Because I am also sixteen, with all the vain hopes a teenager is due and all the good sense from which she is absolved.

Because it was my turn.

Because I have a heart as well.

And because I was tired of waiting. Because it is time.

This is what they say about justice too, by the way, that it is slow. So that’s the other reason I told. It has taken Nora sixteen years, but she has finally exacted justice—by raising daughters who will see it served. She doesn’t see that yet. I’m only just starting to see it myself, a revelation seeded by, of all people, Nathan Templeton. This was what I started slowly to realize the afternoon he confessed everything to Nora in therapy. He was just trying to do right by a fallible parent. Apple too, for that matter. And, I’m finally realizing, us as well. We’ve been gathering wood for Nora’s fire, fanning the embers of her desperate, righteous cause. It feels different because she’s so good and she’s so right. But even Apple couldn’t quite believe her father’s “good enough” was good enough. Even Nathan knew he was wrong to bow to his dad’s corruptions. And us, we’ve been pure of heart, yes, on the side of the angels, on the side of our mother who is even holier than angels, but we have also hewn too close to her side.

Now we’re on our way. Our own way. Monday is trying to be brave about it. Our new plan is incautious and impulsive and unstable as dynamite. Not that we have dynamite. We will have to blow everything up without it.

“How will we get in?” Monday demands as quietly as she’s able, which is not very quiet.

From under puffy eyes, Mab smiles, which an hour ago we all imagined she might never do again. “I have the key.”

“He gave you the key to the plant?” Monday can’t believe it. Me neither, actually.

We have bundled up because it is late now, and the temperature’s dropped. We have worn our darkest clothes, even Monday, who did have to borrow some from us but did not require much cajoling to see that it was necessary to blend in with the night as much as possible. We are all breathing great puffs of white in the darkness. And Mab is forgiving me. She has not forgiven me yet, but she is working on it. And I am working on forgiving her back.

“He didn’t give it to me,” Mab says. “I copied it. I pretended to lose it down my underwear when he was teaching me magic, and when I went in the church to get it out, I used Pastor Jeff’s key-cutting machine.”

“Why?” Monday asks.

“‘I have an ill-divining soul,’” Mab says.

“I do not know what that means,” Monday says.

“It’s Romeo and Juliet,” Mab explains.

“I do not know what that means anyway,” Monday says.

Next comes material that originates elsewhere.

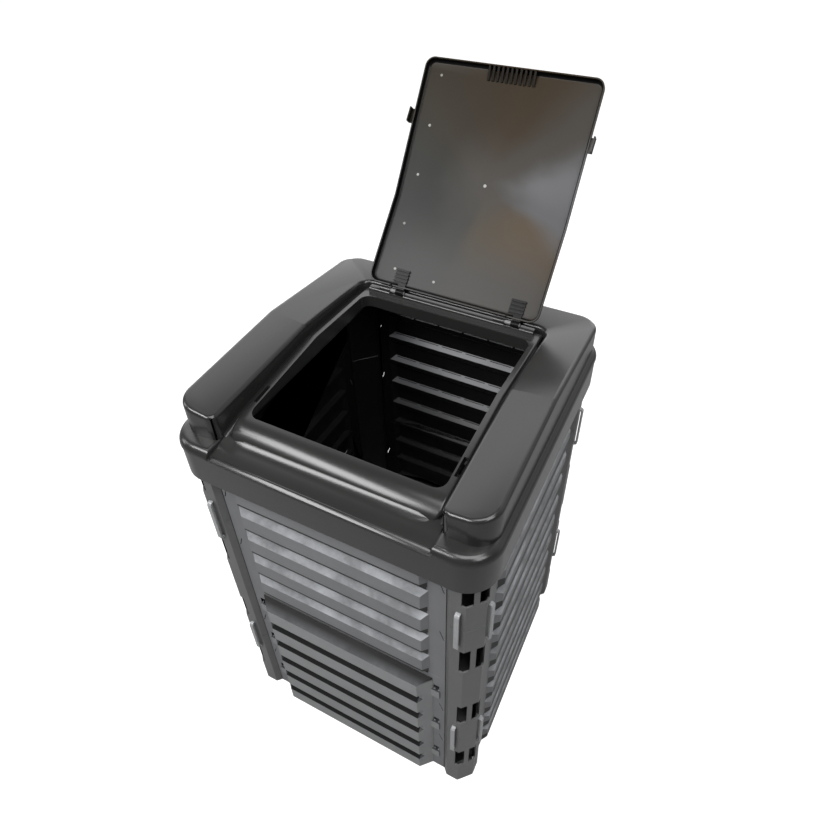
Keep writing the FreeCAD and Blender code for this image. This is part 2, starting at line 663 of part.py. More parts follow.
def hinge_bar():
    """Rounded bar behind the mouth with a cradle for each pin, and the room cut for the eyes."""
    low = frame_height(HINGE_Y) - WALL
    bar = box(-BAR_HALF, BAR_HALF, HINGE_Y - BAR_DEPTH / 2, HINGE_Y + BAR_DEPTH / 2, low, BAR_TOP)
    bar = round_where(bar, BAR_ROUND, lambda e: e.CenterOfMass.z > BAR_TOP - 0.1
                      and abs(e.tangentAt(e.FirstParameter).x) > 0.99)
    cradles = []
    cuts = []
    for pin in PIN_MIDDLES:
        left = pin - PIN_LENGTH / 2
        right = eye_middle(pin) - EYE_WIDTH / 2 - EYE_ROOM
        middle = (left + right) / 2
        cradles.append(rod(middle, (right - left) / 2, PIN_RADIUS + CRADLE_WALL))
        cuts.append(rod(pin, PIN_LENGTH / 2 + FIT, PIN_RADIUS))
        swing = PIN_RADIUS + PIN_RUN + EYE_WALL + EYE_ROOM
        cuts.append(rod(eye_middle(pin), EYE_WIDTH / 2 + EYE_ROOM, swing))
        room = pin + PLATE_SHIFT
        cuts.append(rod(room, PLATE_WIDTH / 2 + EYE_ROOM, swing))
    return bar.fuse(cradles), cuts


def cover():
    skirt = rounded_plan(-COVER_HALF, COVER_HALF, -COVER_HALF, COVER_HALF, COVER_CORNER,
                         SKIRT_FOOT, RIM_FOOT + SKIRT_LAP)
    out = COVER_HALF + RIM_LIP
    rim = rounded_plan(-out, out, -out, out, COVER_CORNER + RIM_LIP, RIM_FOOT, RIM_TOP)
    rim = round_where(rim, RIM_ROUND, lambda e: e.CenterOfMass.z > RIM_TOP - 0.01)
    outside = skirt.fuse(rim)
    body = outside.cut([channel(0.0)] + rim_ends())
    body = body.fuse([rounded_pads(RIM_TOP - PAD_SINK), frame_block(0.0)] + coves())
    inside_half = COVER_HALF - WALL
    inner = rounded_plan(-inside_half, inside_half, -inside_half, inside_half, COVER_CORNER - WALL,
                         SKIRT_FOOT - 5, RIM_TOP - WALL)
    inner = round_where(inner, RIM_ROUND - WALL, lambda e: e.CenterOfMass.z > RIM_TOP - WALL - 0.01)
    inner = inner.cut(channel(WALL))
    upper = pads(WALL, RIM_FOOT)
    under_frame = frame_block(WALL)
    body = body.cut([inner, upper, under_frame])
    ring = mouth(WALL, FRAME_FOOT + MOUTH_LIP, FRAME_RIDGE + 5).common(frame_block(0.0))
    body = body.fuse(ring).cut(mouth(0.0, RIM_FOOT - 10, FRAME_RIDGE + 10))
    bar, cuts = hinge_bar()
    latch = box(MOUTH_HALF + WALL, MOUTH_HALF + WALL + LATCH_WIDTH, LATCH_Y - LATCH_LENGTH / 2,
                LATCH_Y + LATCH_LENGTH / 2, RIM_TOP, FRAME_RIDGE + 5)
    body = body.fuse(bar).cut(cuts + [latch, mirrored_x(latch)])
    rests = [rib.common(outside) for rib in post_rests()]
    return body.fuse(rests).removeSplitter()


def rim_ends():
    """What is taken off to round the rim where it stops beside the band."""
    x = CHANNEL_HALF + RIM_END
    y = -COVER_HALF - RIM_LIP + RIM_END
    z = RIM_TOP - RIM_END
    over = box(CHANNEL_HALF - 1, x, y - RIM_END - 1, -PAD_FRONT + PAD_TIP, z, RIM_TOP + 1)
    over = over.cut(Part.makeCylinder(RIM_END, COVER_HALF, Vector(x, y - 2 * RIM_END, z), Vector(0, 1, 0)))
    ahead = box(CHANNEL_HALF - 1, x, y - RIM_END - 1, y, BAND_FOOT + RIM_LIP, RIM_TOP + 1)
    ahead = ahead.cut(Part.makeCylinder(RIM_END, COVER_HALF, Vector(x, y, BAND_FOOT)))
    return [over, ahead, mirrored_x(over), mirrored_x(ahead)]


def post_rests():
    """Ribs inside the cover's corners that stand on the posts."""
    ribs = []
    for turns in range(4):
        for low in (REST_IN, REST_IN + REST_PITCH):
            rib = box(low, low + WALL, -COVER_HALF + WALL / 2, -REST_REACH, BODY_TOP, RIM_TOP + WALL)
            ribs.append(quarter_turn(rib, turns))
    return ribs


# Lid, drawn shut and then turned open about the hinge
def lid_foot(y):
    """Foot of the shut lid's flange, just clear of the frame."""
    return frame_height(y) + LID_SEAT


def lid_block(inset):
    front = LID_FRONT_Y + inset
    back = HINGE_Y - LID_BACK_GAP - inset
    high = LID_DEEP - inset
    low = -1.0 if inset else 0.0
    profile = [(front, lid_foot(front) + low), (0, lid_foot(0) + low), (back, lid_foot(back) + low),
               (back, lid_foot(back) + high), (0, lid_foot(0) + high), (front, lid_foot(front) + high)]
    block = along_x(profile, -LID_HALF + inset, LID_HALF - inset)
    plan = rounded_plan(-LID_HALF + inset, LID_HALF - inset, front, back, LID_CORNER - inset,
                        lid_foot(front) - 10, FRAME_RIDGE + 60)
    block = block.common(plan)
    radius = LID_ROUND - inset
    return round_where(block, radius, lambda e: lid_edge(e, high))


def lid_edge(edge, high):
    """True on the outer edge of the lid's sheet."""
    ends = [v.Point for v in edge.Vertexes]
    on_top = all(abs(p.z - lid_foot(p.y) - high) < 0.5 for p in ends)
    across = all(abs(p.y) < 1 for p in ends)
    return on_top and not across


def lid():
    body = lid_block(0.0).cut(lid_block(LID_WALL))
    foot = lid_foot(LATCH_Y)
    front = LATCH_Y - TAB_LENGTH / 2
    back = LATCH_Y + TAB_LENGTH / 2
    out = LID_HALF + TAB_OUT
    tab_foot = foot + TAB_HIGH
    tab = box(LID_HALF - LID_WALL, out, front, back, tab_foot, tab_foot + TAB_THICK)
    hook = box(out - TAB_THICK, out, front, back, foot - TAB_DROP, tab_foot + TAB_THICK)
    tab = tab.fuse(hook)
    ribs = []
    step = GRIP_WIDTH / (GRIP_RIBS - 1)
    y0 = LID_FRONT_Y + LID_WALL
    y1 = y0 + GRIP_DEPTH
    for i in range(GRIP_RIBS):
        x = -GRIP_WIDTH / 2 + step * i
        profile = [(y0 - 1, lid_foot(y0 - 1) + 1), (y1, lid_foot(y1) + LID_DEEP - LID_WALL - 3),
                   (y1, lid_foot(y1) + LID_DEEP - 1), (y0 - 1, lid_foot(y0 - 1) + LID_DEEP - LID_ROUND)]
        ribs.append(along_x(profile, x - GRIP_RIB / 2, x + GRIP_RIB / 2))
    body = body.fuse([tab, mirrored_x(tab)] + ribs)
    back = HINGE_Y - LID_BACK_GAP
    windows = []
    for pin in PIN_MIDDLES:
        for middle, half in ((pin + PLATE_SHIFT, PLATE_WIDTH / 2), (eye_middle(pin), EYE_WIDTH / 2)):
            windows.append(box(middle - half - FIT, middle + half + FIT, back - LID_WALL - 1, back + 1,
                               lid_foot(back) - 1, lid_foot(back) + LID_DEEP - LID_ROUND))
        windows.append(rod(pin, PIN_LENGTH / 2 + 1, PIN_RADIUS + CRADLE_WALL + 1))
    return opened(body.cut(windows + [shut_clip(pin) for pin in PIN_MIDDLES]).removeSplitter())


def opened(shape):
    return shape.rotated(Vector(0, HINGE_Y, HINGE_Z), Vector(1, 0, 0), -LID_OPEN)


def shut_clip(pin):
    """Hinge clip: an eye round the pin and a ribbed plate under the lid's sheet."""
    eye_x = eye_middle(pin)
    eye = rod(eye_x, EYE_WIDTH / 2, PIN_RADIUS + PIN_RUN + EYE_WALL)
    bore = rod(eye_x, EYE_WIDTH / 2, PIN_RADIUS + PIN_RUN)
    back = HINGE_Y - LID_BACK_GAP - LID_ROUND
    front = back - PLATE_REACH
    low = LID_DEEP - LID_WALL - PLATE_THICK
    top_back = lid_foot(back) + low
    top_front = lid_foot(front) + low
    plate_x = pin + PLATE_SHIFT
    plate = along_x([(front, top_front), (back, top_back), (back, top_back + PLATE_THICK),
                     (front, top_front + PLATE_THICK)], plate_x - PLATE_WIDTH / 2, plate_x + PLATE_WIDTH / 2)
    arm = along_x([(back - PLATE_THICK, top_back), (HINGE_Y, HINGE_Z - EYE_WALL),
                   (HINGE_Y, HINGE_Z + EYE_WALL), (back - PLATE_THICK, top_back + PLATE_THICK)],
                  eye_x - EYE_WIDTH / 2, eye_x + EYE_WIDTH / 2)
    ribs = []
    step = PLATE_REACH / PLATE_RIBS
    for i in range(PLATE_RIBS):
        y = front + step * (i + 0.4)
        z = lid_foot(y) + low
        ribs.append(box(plate_x - PLATE_WIDTH / 2, plate_x + PLATE_WIDTH / 2, y - PLATE_RIB / 2,
                        y + PLATE_RIB / 2, z - PLATE_RIB, z + 1))
    return plate.fuse([arm, eye] + ribs).cut(bore).removeSplitter()


def hinge_pin(pin):
    return rod(pin, PIN_LENGTH / 2, PIN_RADIUS)


os.makedirs("parts", exist_ok=True)

SIDES = ("front", "right", "back", "left")
CORNERS = ("front_right", "back_right", "back_left", "front_left")

upper = louvred_panel(True)
lower = louvred_panel(False)
for turns, side in enumerate(SIDES):
    raised = upper.translated(Vector(0, 0, TIER))
    save(side + "_upper_panel", quarter_turn(raised, turns))
    if side != "front":
        save(side + "_lower_panel", quarter_turn(lower, turns))
save("front_door_frame", door_frame())
save("door", door_panel())

lengths = {"foot": (0.0, SEAM), "middle": (SEAM + FIT, SEAM + TIER), "top": (SEAM + TIER + FIT, BODY_TOP)}
clips = seam_clips()
for turns, corner in enumerate(CORNERS):
    for level, (z0, z1) in lengths.items():
        save("post_" + corner + "_" + level, quarter_turn(post_length(z0, z1), turns))
    save("post_clips_" + corner, quarter_turn(clips, turns))

save("cover", cover())
save("lid", lid())
for side, pin in zip(("left", "right"), PIN_MIDDLES):
    save("lid_hinge_clip_" + side, opened(shut_clip(pin)))
    save("hinge_pin_" + side, hinge_pin(pin))
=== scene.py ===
import json
import math

import bmesh
import bpy
from mathutils import Matrix, Vector

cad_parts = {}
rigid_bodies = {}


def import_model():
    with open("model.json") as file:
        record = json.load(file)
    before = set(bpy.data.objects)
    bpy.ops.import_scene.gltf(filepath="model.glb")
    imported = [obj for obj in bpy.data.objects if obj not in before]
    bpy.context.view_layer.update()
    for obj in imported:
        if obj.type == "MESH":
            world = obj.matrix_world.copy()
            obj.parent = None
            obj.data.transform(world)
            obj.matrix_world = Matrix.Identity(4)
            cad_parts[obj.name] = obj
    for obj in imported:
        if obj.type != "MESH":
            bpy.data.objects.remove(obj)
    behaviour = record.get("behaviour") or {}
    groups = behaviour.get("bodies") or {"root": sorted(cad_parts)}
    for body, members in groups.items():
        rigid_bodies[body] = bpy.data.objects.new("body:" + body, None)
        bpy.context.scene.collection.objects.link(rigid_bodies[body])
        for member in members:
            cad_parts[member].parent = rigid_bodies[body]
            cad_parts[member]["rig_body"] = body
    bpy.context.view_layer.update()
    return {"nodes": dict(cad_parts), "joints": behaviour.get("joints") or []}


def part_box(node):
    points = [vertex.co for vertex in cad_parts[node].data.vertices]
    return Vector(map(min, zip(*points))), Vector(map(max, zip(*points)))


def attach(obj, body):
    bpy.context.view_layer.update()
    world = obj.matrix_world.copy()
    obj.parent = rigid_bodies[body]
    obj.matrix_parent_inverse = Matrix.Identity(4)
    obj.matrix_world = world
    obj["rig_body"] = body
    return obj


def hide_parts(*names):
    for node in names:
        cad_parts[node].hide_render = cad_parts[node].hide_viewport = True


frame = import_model()
nodes = frame["nodes"]

# The view: a camera held above the front right corner and pointed down into the open bin. The bin's
# own middle is in front of the origin, because the box that the origin halves takes in the open lid.
BIN_MIDDLE_Y = -0.0951
AZIMUTH = math.radians(26.097)
ELEVATION = math.radians(38.974)
FRAME_PIXELS = 828
FOCAL_PIXELS = 646.94
EYE = Vector((0.46098, -0.79072 + BIN_MIDDLE_Y, 1.66210))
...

Mab looks at me, and I look at her. “Just in case,” she says.

There are Christmas lights winking cheerily from a few houses, our neighbors, our fellow citizens, survivors. I am praying no one will hear us, step out onto a creaking front step, turn on a porch light, and ask what the hell we think we’re doing in the middle of this night. But I am confident that if they do, and if we tell them, they will join arms and come along to help. We are all in this together now.

But Bourne sleeps on.

We cross Maple and the cemetery, and I find our father with my eyes. I wonder if he would applaud what we’re doing or chastise us for the foolishness we are about to undertake. If he were angry, I would remind him that the worst that can happen is we could all die, and then I’d ask him how it is, and if it isn’t after all worth it maybe for such a righteous cause. If we could sit and chat and compare stories, my father and I, reflect and philosophize, I am certain he would conclude what we have concluded, that there is nowhere his daughters could be right now but where we are.